To this point, we have limited our discussion to two-zone reservoirs. I will provide one last example of multi-zone well completion using Sliding Sleeves. This multi-zone completion can also be used for the two-zone reservoir example that we have been discussing. A sliding sleeve completion for a multiple zone reservoir is shown in Figure 7.20.
A sliding sleeve is a device that is run as part of the tubing string that can be shifted to an open position to allow communication between the tubing and annulus or shifted into a closed position to prevent tubing-annuls communication. The sliding sleeve can be shifted to the open or closed position multiple times using wireline or coiled tubing. In this completion, the lowest reservoir zone can be isolated with a bridge plug.
The advantages of this completion (Figure 7.20) are:
- there is no annular flow, so there are no issues with high pressures, corrosion, or erosion acting on the casing;
- the pressure gradient in the annulus and tubing are approximately equal which protects the tubing from tubing leaks (the sliding sleeves themselves may leak);
- all zones can be isolated with a relatively inexpensive wireline or coiled tubing workover.
The disadvantages of this completion (Figure 7.20) are:
- high costs for multiple sliding sleeves and packers;
- lower production rates – production from all reservoirs zones flow through a common tubing string;
- the sliding sleeve completion is a very complex well completion (sliding sleeves and packers susceptible to failure);
- difficulty in monitoring performance of individual reservoir zones.

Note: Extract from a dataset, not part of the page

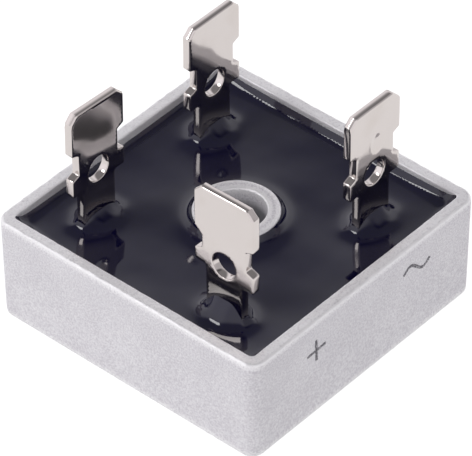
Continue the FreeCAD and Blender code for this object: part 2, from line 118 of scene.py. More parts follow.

In the bullet list of overriding Well Design Considerations, we listed simplicity as one of the overarching goals for the well completion. As we have seen in these examples, there may be number of completions that can be used to achieve the specific objectives of the well: sand control, unwanted fluid control, etc. As we have also seen, these well completions can get very complex. One measure of the complexity of the completion is by the number of packers that are required by the completion. Remember, any piece of equipment put into a well; a packer, a bridge plug, a sliding sleeve; can fail. By keeping the completion design simple we are reducing the possibility of the entire completion failing based on the failure of one key component.
We are always trying to make our completions as simple as possible with the ability to achieve the completion objectives: sand control, water control, gas control, amongst others. When we design the completion, we can try to reduce the complexity of the completion by grouping layers in the reservoir. If several adjacent reservoir layers act in unison, then we can reduce the complexity of the completion by grouping the layers as if they were a single layer.